3) Better understand overlapping speeches

This can be applied to various examples- especially for journalists who are analyzing hundreds of media assets on any given subject (i.e. sports conferences, interviews, congressional speeches, debates, etc) in which there are multiple speakers overlapping one another. In order to publish their story as quickly as possible, journalists need to work with correct transcription for quotes and usually end up transcribing by ear, or if they do have a speech-to-text tool, many times the output quality is questionable, at best.

4) Identify Audio Patterns

This could be a game-changer for corporate marketers when working with and searching through their base of existing media assets. For example, after indexing media based on detected ads, music, jingles and applause- a user can search via audio (i.e. I can’t remember the name of the ad, but I need the video with that ‘Rise & Shine’ song).

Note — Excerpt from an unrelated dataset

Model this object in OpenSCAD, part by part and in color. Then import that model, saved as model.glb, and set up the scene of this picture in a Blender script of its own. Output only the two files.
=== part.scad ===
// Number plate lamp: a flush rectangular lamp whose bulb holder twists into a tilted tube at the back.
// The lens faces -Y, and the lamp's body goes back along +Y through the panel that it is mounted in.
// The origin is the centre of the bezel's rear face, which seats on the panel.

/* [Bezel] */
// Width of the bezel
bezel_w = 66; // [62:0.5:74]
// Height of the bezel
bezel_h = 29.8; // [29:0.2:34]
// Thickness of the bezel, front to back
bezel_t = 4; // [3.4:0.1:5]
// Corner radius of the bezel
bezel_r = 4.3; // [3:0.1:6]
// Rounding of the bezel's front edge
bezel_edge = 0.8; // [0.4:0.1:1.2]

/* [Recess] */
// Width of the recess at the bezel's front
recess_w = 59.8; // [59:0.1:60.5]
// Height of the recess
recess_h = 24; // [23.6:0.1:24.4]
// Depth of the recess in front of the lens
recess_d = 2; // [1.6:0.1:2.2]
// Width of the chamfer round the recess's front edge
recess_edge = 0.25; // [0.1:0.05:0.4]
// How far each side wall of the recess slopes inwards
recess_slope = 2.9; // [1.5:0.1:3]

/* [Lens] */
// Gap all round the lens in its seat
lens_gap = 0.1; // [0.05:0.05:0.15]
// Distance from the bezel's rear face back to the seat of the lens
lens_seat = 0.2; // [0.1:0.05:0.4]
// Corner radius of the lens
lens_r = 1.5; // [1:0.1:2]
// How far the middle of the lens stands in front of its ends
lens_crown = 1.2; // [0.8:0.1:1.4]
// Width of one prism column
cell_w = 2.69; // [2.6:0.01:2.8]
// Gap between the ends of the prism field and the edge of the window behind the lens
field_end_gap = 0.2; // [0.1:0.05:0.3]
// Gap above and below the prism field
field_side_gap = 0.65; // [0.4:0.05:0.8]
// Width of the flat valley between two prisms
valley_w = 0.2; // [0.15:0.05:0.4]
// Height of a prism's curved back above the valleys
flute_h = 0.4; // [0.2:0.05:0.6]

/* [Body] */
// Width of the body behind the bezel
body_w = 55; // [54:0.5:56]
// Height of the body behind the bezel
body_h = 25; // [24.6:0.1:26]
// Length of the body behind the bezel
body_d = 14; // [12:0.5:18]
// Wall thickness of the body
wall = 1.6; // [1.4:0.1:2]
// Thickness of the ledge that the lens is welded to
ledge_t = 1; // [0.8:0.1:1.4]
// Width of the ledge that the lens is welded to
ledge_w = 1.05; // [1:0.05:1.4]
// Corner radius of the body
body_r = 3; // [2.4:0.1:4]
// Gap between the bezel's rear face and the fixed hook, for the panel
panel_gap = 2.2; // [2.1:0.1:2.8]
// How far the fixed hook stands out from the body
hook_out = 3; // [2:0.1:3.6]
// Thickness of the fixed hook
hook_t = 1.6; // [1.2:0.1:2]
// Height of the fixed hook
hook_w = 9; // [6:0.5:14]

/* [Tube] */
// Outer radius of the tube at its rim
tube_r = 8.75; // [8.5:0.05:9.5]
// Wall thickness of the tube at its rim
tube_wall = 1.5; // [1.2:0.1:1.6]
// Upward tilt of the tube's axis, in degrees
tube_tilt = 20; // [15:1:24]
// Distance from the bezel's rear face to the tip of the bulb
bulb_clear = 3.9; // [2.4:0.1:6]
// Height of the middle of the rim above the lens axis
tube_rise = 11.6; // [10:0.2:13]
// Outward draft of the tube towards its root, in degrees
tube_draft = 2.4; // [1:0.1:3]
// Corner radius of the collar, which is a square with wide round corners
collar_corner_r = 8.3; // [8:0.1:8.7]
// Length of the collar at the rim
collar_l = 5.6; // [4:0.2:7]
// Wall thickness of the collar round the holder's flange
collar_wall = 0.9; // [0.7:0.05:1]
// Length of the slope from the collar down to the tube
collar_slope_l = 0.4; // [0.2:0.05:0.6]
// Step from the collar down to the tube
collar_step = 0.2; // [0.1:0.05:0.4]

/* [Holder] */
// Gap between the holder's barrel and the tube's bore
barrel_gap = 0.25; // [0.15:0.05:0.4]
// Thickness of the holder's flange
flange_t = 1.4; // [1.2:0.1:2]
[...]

5) Match Voice Fingerprints

This could be especially useful for documentalists or archivists who are tasked with creating a digital archives library and analyzing individual video clips which may have ‘off-screen’ entities which are only heard and not seen. In this case, applied Speaker Diarization can assist with matching voice fingerprints to known individuals, simplifying the archive analysis process. Matching voice fingerprints is also effective for journalists combatting the war on deep fake, allowing them to ensure correct speaker identity.

‍

Final Thoughts: Continued Research for Commercialized Application

As applied to Moments Lab’s Multimodal AI technology, Speaker Diarization is an important component in improving algorithm robustness. Depending on the quality of media assets, certain low resolution videos and photos will be better analyzed and thus indexed, due to improved speech-to-text functionality.

More generally, as a technology that relies on both supervised and unsupervised Machine Learning Techniques along with Deep Learning and Agglomerative Clustering models, Multimodal Speaker Diarization is not yet a mainstream solution due to its complex nature. This is why continued research remains top priority for those interested in leading the way with commercialized application.